SBM files response to MSC Task Force report

 The State Bar of Michigan filed comments last week in response to the Report of the Michigan Supreme Court Task Force on the Role of the State Bar of Michigan. The comments were submitted by the State Bar Board of Commissioners upon the Supreme Court’s invitation for public comment on whether the Task Force Report adequately assessed the First Amendment problems concerning required membership in a state bar association and whether the Task Force Report provided a sufficient blueprint to ensure that the state bar’s ideological activities will not encroach on the First Amendment rights of its members.

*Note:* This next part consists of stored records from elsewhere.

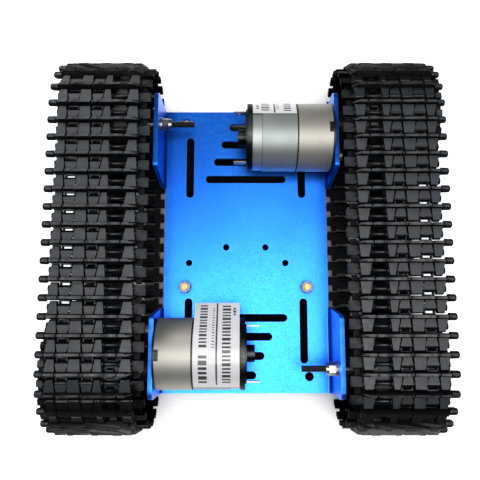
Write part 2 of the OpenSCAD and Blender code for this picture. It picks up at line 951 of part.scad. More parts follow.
module track_link() {
    difference() {
        union() {
            grouser();
            block([0, STUB_END], [-STUB_T / 2, STUB_T / 2], STUB_Z);
            for (i = [0:3])
                finger(FINGERS[i], WEBS[i]);
            for (a = APRONS)
                apron(a);
            for (k = KNUCKLES)
                rear_knuckle(k);
            block([TAB[0], track_w], [BAR_T / 2 - EPS, TAB[1]], [web_low, 0.9]);
            block([BAR_END - EPS, track_w], [-SKIRT_L, BAR_T / 2], [web_low, SKIRT_TOP]);
            slot_sleeve();
        }
        for (s = [-1, 1])
            rod(across(track_w + 1), across(STUB_END), pin_d / 2 + GAP, [s * pitch / 2, 0]);
    }
}

// Repeats children, drawn about a link's middle, once for each link round the loop
module round_track() {
    for (turn = [0, 180])
        translate([0, 0, axle_z])
            rotate([turn, 0, 0]) {
                for (i = [1:run_links - 1])
                    translate([0, axle_y - i * pitch, pitch_r]) children();
                for (j = [1:wrap_links - 1])
                    translate([0, -axle_y, 0])
                        rotate([j * link_turn, 0, 0]) translate([0, 0, chord_r]) children();
                for (s = [-1, 1])
                    translate([0, s * axle_y, entry_r])
                        rotate([-s * entry_lean, 0, 0]) children();
            }
}

module track_links() {
    color(BLACK) round_track() track_link();
}

module track_pins() {
    color(STEEL)
        round_track()
            rod(across(FINGERS[3][3] + 2), across(FINGERS[0][2]), pin_d / 2, [-pitch / 2, 0]);
}

// ---- Assembly ----

chassis_plate();
standoffs();
standoff_nuts();
motor_screws();
gear_pins();
idler_bolts();
idler_spacers();
idler_washers();
idler_lock_nuts();
rotate([0, 0, 180]) motor_label(30, 130, 16.6);  // left_motor_label
motor_label(-110, 65, 0);  // right_motor_label

for (side = ["left", "right"]) rotate([0, 0, side == "left" ? 180 : 0]) {
    gearbox_housing();
    gearbox_front_plate();
    gearbox_rear_plate();
    motor_can();
    motor_flux_ring();
    motor_magnets();
    motor_end_cap();
    motor_bushes();
    motor_terminals();
    motor_brushes();
    armature();
    first_gear();
    second_gear();
    output_gear();
    output_shaft();
    sprocket_hub();
    sprocket_screws();
    sprocket();
    idler_wheel();
    bearing_outer_races();
    bearing_inner_races();
    bearing_balls();
    track_links();
    track_pins();
}
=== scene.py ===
import json
from math import atan2, cos, pi, radians, sin

import bmesh
import bpy
from mathutils import Matrix, Vector


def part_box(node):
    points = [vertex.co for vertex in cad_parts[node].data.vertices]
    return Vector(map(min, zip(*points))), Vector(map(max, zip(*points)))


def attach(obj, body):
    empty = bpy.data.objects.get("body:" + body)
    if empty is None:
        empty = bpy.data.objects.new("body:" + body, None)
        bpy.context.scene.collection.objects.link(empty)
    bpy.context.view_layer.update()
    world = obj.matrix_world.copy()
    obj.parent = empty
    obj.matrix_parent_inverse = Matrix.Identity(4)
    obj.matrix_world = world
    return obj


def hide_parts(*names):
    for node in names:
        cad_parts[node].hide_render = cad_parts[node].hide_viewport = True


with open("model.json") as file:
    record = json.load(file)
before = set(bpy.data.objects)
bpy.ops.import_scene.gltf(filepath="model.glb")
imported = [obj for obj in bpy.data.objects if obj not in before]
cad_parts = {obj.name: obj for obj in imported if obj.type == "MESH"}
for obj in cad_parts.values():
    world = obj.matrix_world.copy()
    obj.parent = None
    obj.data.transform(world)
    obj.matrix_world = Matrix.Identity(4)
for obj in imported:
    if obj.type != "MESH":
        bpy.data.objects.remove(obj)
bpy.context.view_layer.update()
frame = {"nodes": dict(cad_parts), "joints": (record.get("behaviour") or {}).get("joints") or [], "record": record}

MM = 0.001

# ---- Places, from the frame ----

JOINTS = {j["name"]: j for j in frame["joints"]}
AXLE_Y = JOINTS["right_drive_spin"]["pos_m"][1] / MM
AXLE_Z = JOINTS["right_drive_spin"]["pos_m"][2] / MM
MOTOR_Y = JOINTS["right_armature_spin"]["pos_m"][1] / MM
RUN_LINKS = 15  # links on each straight run
TEETH = 20
LINK_TURN = 2 * pi / TEETH
AXLE_ABOVE_PLATE = 17
TURNS = (("right", 0), ("left", pi))  # the left side is the right one turned about Z
PITCH = 2 * AXLE_Y / RUN_LINKS
PITCH_R = PITCH / (2 * sin(pi / TEETH))
CHORD_R = PITCH_R * cos(pi / TEETH)
ENTRY_R = (PITCH_R + CHORD_R) / 2
ENTRY_LEAN = atan2(PITCH_R - CHORD_R, PITCH)
OUTER_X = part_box("right_track_links")[1].x / MM
INNER_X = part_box("right_track_links")[0].x / MM
PLATE_TOP = AXLE_Z - AXLE_ABOVE_PLATE

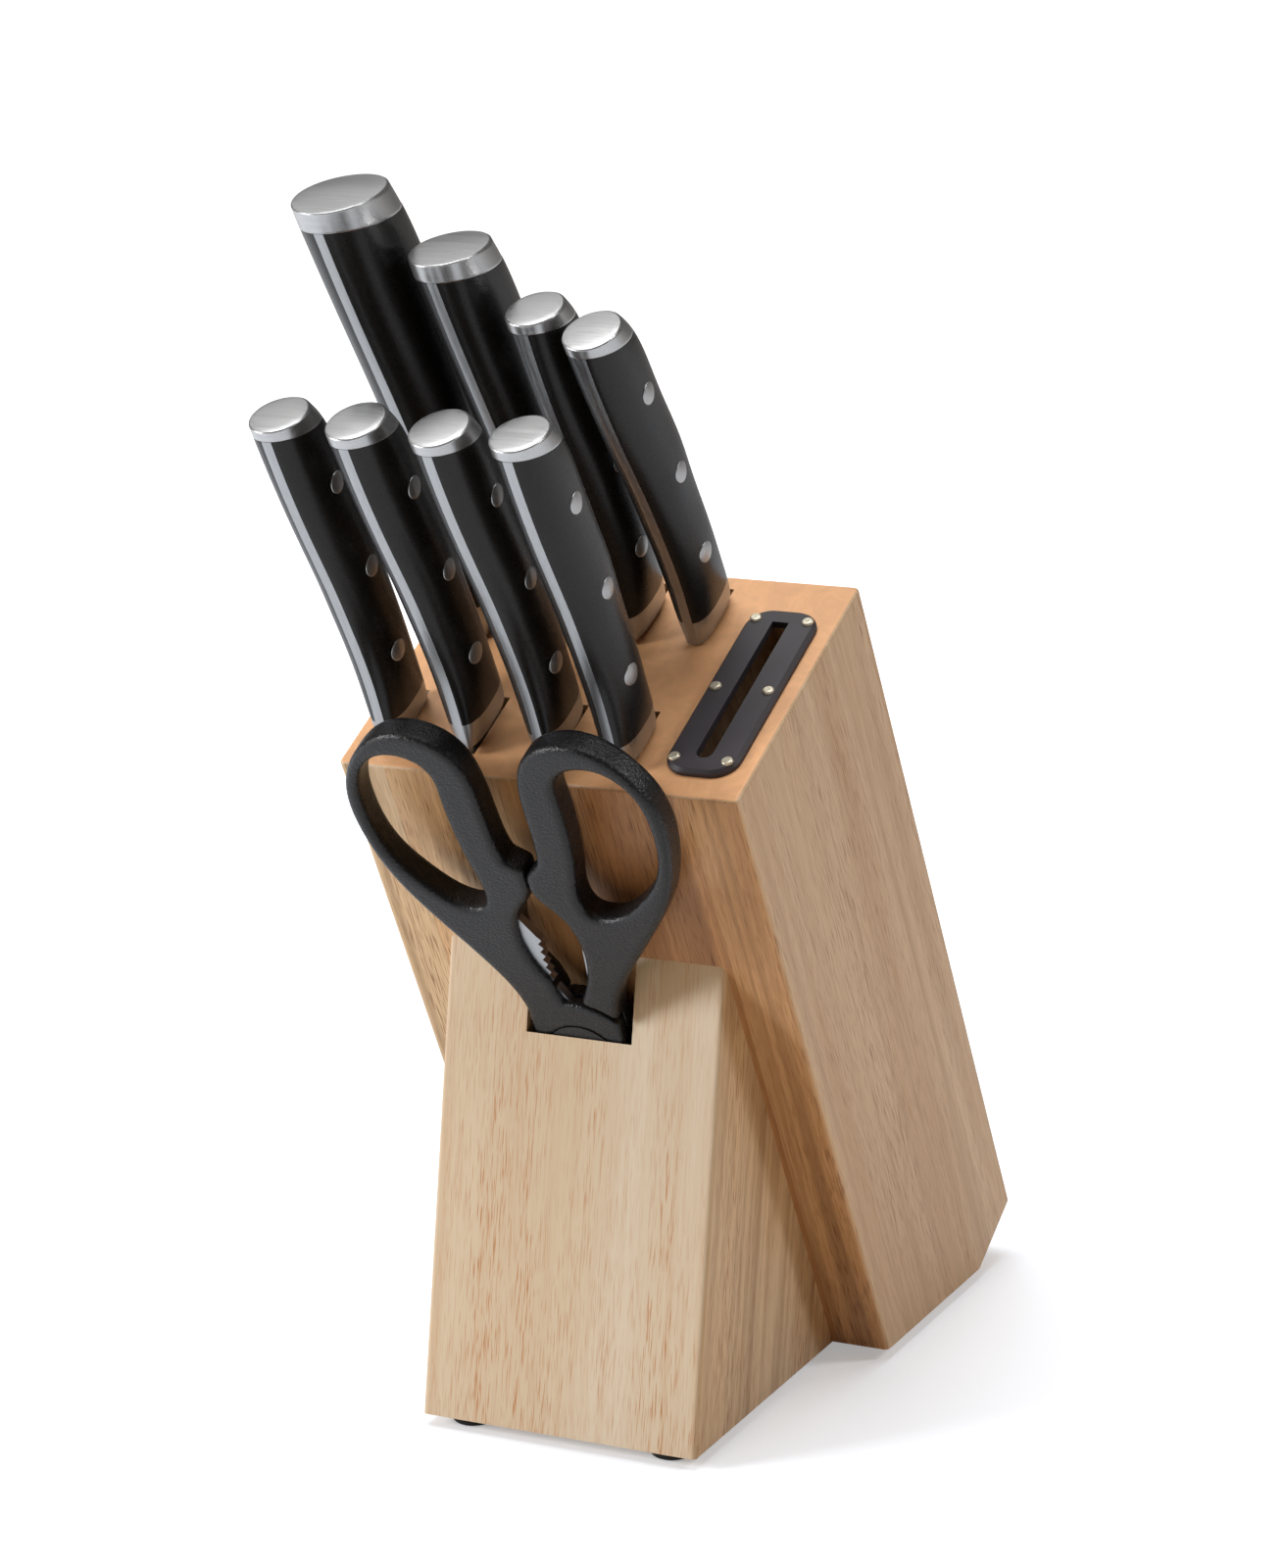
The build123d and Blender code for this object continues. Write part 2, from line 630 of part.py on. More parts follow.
def lap_room(inner_side, outer_side):
    """The space that one half leaves for the other half's cheek."""
    with BuildPart() as room:
        with BuildSketch(shears_plane(inner_side)):
            Circle(LAP_R + LAP_CLEAR)
        extrude(amount=inner_side - outer_side)
    return room.part


def shears_steel(side, inner_edge, back_depth):
    with BuildPart() as steel:
        with BuildSketch(shears_plane(back_depth)):
            with BuildLine():
                steel_outline(side, inner_edge)
            make_face()
            Circle(BOLT_R + (BOLT_CLEAR if side > 0 else 0), mode=Mode.SUBTRACT)
        extrude(amount=PLATE_STEEL_T)
    return steel


def shears_grip(side, inner_edge, steel, cover, room, recess_depth, recess_r, recess_t):
    with BuildPart() as grip:
        add(grip_blank(side, inner_edge))
        add(room, mode=Mode.SUBTRACT)
        add(cover)
        add(steel.part, mode=Mode.SUBTRACT)
        with BuildSketch(shears_plane(recess_depth)):
            Circle(recess_r)
        extrude(amount=recess_t, mode=Mode.SUBTRACT)
        with BuildSketch(shears_plane(SHEARS_N)):
            Circle(BOLT_R + NUT_CLEAR)
        extrude(amount=GRIP_T, both=True, mode=Mode.SUBTRACT)
    return grip


GRIP_FRONT = SHEARS_N - GRIP_T / 2
GRIP_BACK = SHEARS_N + GRIP_T / 2
back_tang_edge = [(4.0, 12.0), (5.4, 22.0), (6.6, 32.0), (9.8, 41.0)]
front_steel = shears_steel(-1, toothed_edge(), MID_FRONT)
back_steel = shears_steel(1, back_tang_edge, MID_BACK + PLATE_STEEL_T)
front_grip = shears_grip(
    -1, NECK_FRONT_HALF, front_steel, lap_cover(MID_FRONT, GRIP_FRONT), lap_room(GRIP_BACK, MID_FRONT),
    GRIP_FRONT + BOSS_T, BOSS_R, BOSS_T,
)
back_grip = shears_grip(
    1, NECK_BACK_HALF, back_steel, lap_cover(GRIP_BACK, MID_BACK), lap_room(MID_BACK, GRIP_FRONT),
    GRIP_BACK, NUT_R + NUT_CLEAR, NUT_T + NUT_CLEAR,
)
keep(front_steel, "shears_left_blade")
keep(front_grip, "shears_left_grip")
keep(back_steel, "shears_right_blade")
keep(back_grip, "shears_right_grip")

with BuildPart() as pivot_bolt:
    with BuildSketch(shears_plane(GRIP_FRONT + BOSS_T)):
        Circle(BOSS_R)
    extrude(amount=BOSS_T + BOSS_PROUD)
    with BuildSketch(shears_plane(GRIP_BACK)):
        Circle(BOLT_R)
    extrude(amount=GRIP_T - BOSS_T)
keep(pivot_bolt, "shears_pivot_bolt")

with BuildPart() as pivot_nut:
    with BuildSketch(shears_plane(GRIP_BACK)):
        Circle(NUT_R)
        Circle(BOLT_R, mode=Mode.SUBTRACT)
    extrude(amount=NUT_T)
keep(pivot_nut, "shears_pivot_nut")

# ---- Export ----
os.makedirs("parts", exist_ok=True)
for part in parts:
    export_step(part, f"parts/{part.label}.step")

whole = Compound(children=parts).bounding_box()
print("low", whole.min, "high", whole.max, "nodes", len(parts))
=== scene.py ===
import math

import bpy
import numpy as np
from mathutils import Matrix, Vector


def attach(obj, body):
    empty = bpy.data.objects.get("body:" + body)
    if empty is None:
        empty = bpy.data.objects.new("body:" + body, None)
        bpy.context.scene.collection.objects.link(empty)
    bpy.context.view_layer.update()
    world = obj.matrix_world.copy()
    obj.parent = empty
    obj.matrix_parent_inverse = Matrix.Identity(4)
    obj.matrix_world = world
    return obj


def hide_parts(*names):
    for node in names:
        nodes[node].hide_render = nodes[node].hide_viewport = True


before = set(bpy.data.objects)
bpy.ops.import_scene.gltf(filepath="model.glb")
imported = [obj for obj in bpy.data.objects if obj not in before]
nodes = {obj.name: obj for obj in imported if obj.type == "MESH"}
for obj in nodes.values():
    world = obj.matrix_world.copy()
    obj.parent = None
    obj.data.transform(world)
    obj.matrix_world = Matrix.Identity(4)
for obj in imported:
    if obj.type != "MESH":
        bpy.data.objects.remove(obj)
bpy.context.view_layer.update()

# ---- The block's own leaning frame, metres ----
MM = 0.001
LEAN = math.radians(26.4)
ALONG = Vector((0, -math.sin(LEAN), math.cos(LEAN)))
ACROSS = Vector((0, math.cos(LEAN), math.sin(LEAN)))
BLOCK_Y = 0.0241         # the block's front lower edge, from the frame's origin
FOOT_H = 0.0032          # and its height above the table
FRONT_LEN = 0.1893       # from that edge up to the slot face
WEDGE_TILT = math.radians(11.3)


# ---- Node helpers ----
class Shader:
    """A short way to write one material's nodes."""

    def __init__(self, name):
        self.mat = bpy.data.materials.new(name)
        self.mat.use_nodes = True
        self.tree = self.mat.node_tree
        self.tree.nodes.clear()
        self.bsdf = self.add("ShaderNodeBsdfPrincipled")
        out = self.add("ShaderNodeOutputMaterial")
        self.link(self.bsdf.outputs[0], out.inputs[0])

    def add(self, kind, **props):
        node = self.tree.nodes.new(kind)
        for key, value in props.items():
            setattr(node, key, value)
        return node

    def link(self, a, b):
        self.tree.links.new(a, b)

    def put(self, socket, value):
        """Links a socket to another node's output, or gives it a plain value."""
        if hasattr(value, "is_linked"):
            self.link(value, socket)
        else:
            socket.default_value = value

    def set(self, name, value):
        self.put(self.bsdf.inputs[name], value)

    def coords(self, rotation=(0, 0, 0), scale=(1, 1, 1), shift=(0, 0, 0)):
        """Object coordinates, turned first and then stretched."""
        tex = self.add("ShaderNodeTexCoord")
        turn = self.add("ShaderNodeMapping")
        turn.inputs["Rotation"].default_value = rotation
        self.link(tex.outputs["Object"], turn.inputs["Vector"])
        stretch = self.add("ShaderNodeMapping")
        stretch.inputs["Scale"].default_value = scale
        stretch.inputs["Location"].default_value = shift
        self.link(turn.outputs[0], stretch.inputs["Vector"])
        return stretch.outputs[0]

    def noise(self, vector, scale=1.0, detail=2.0, rough=0.5, distort=0.0):
        node = self.add("ShaderNodeTexNoise")
        self.put(node.inputs["Vector"], vector)
        node.inputs["Scale"].default_value = scale
        node.inputs["Detail"].default_value = detail
        node.inputs["Roughness"].default_value = rough
        node.inputs["Distortion"].default_value = distort
        return node.outputs[0]

    def ramp(self, value, low, high, a=0.0, b=1.0):
        """Goes from a to b while the value goes from low to high."""
        node = self.add("ShaderNodeMapRange")
        node.clamp = True
        self.put(node.inputs["Value"], value)
        node.inputs["From Min"].default_value = low
        node.inputs["From Max"].default_value = high
        node.inputs["To Min"].default_value = a
        node.inputs["To Max"].default_value = b
        return node.outputs[0]

    def math(self, operation, a, b):
        node = self.add("ShaderNodeMath", operation=operation)
        self.put(node.inputs[0], a)
        self.put(node.inputs[1], b)
        return node.outputs[0]

    def mix(self, factor, a, b, blend="MIX"):
        node = self.add("ShaderNodeMix", data_type="RGBA", blend_type=blend)
        self.put(node.inputs[0], factor)
        self.put(node.inputs[6], a if hasattr(a, "is_linked") else (*a, 1.0))
        self.put(node.inputs[7], b if hasattr(b, "is_linked") else (*b, 1.0))
        return node.outputs[2]

    def facing(self, way, low, high):
        """1 on faces that look along a direction and 0 on the others, eased between two cosines."""
        tex = self.add("ShaderNodeTexCoord")
        dot = self.add("ShaderNodeVectorMath", operation="DOT_PRODUCT")
        self.link(tex.outputs["Normal"], dot.inputs[0])
        dot.inputs[1].default_value = way
        return self.ramp(dot.outputs["Value"], low, high)

    def bump(self, height, strength, distance):
        node = self.add("ShaderNodeBump")
        node.inputs["Strength"].default_value = strength
        node.inputs["Distance"].default_value = distance
        self.link(height, node.inputs["Height"])
        self.link(node.outputs[0], self.bsdf.inputs["Normal"])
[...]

The comments from the state bar responded to all five of the task force recommendations, identifying those supported by the state bar and those with which the state bar disagrees and offers alternatives:
• The state bar agrees with the task force recommendation that the State Bar of Michigan should remain a mandatory state bar. The state bar agrees that state bar advocacy outside the judicial branch should be subject to a rigorous decision-making process to conform to Keller v. State Bar of California, the constitutional standard for mandatory bar advocacy. In place of the task force recommendations, the state bar offers alternatives that would enhance the current process to further safeguard members’ First Amendment rights and expand opportunities for dissenting members to communicate their opposing views. The state bar recommendations are designed to make the proposed strict interpretation of Keller unnecessary.
• The state bar disagrees with the recommendation that the sections of the state bar that engage in legislative advocacy should do so only through separate entities not identified with the state bar, stating that any concerns regarding the identification of sections advocating on legislation can be addressed through means less drastic. The state bar agrees with the recommendation that the state bar’s regulatory services should be better integrated with the activities of the other attorney regulatory agencies. It also agrees that the state bar governance process could benefit from greater clarity and efficiency, but does not agree that state bar governance should be modified. The state bar also supports convening a special commission to study the reduction of inactive dues and to examine active and inactive licensing, pro hac vice, and recertification issues.
The entire 17-page commentary from the State Bar of Michigan to the Michigan Supreme Court is posted on the SBM website: (www.michbar.org/news/releases/archives14/BOCcomments.pdf) and the Michigan Supreme Court website.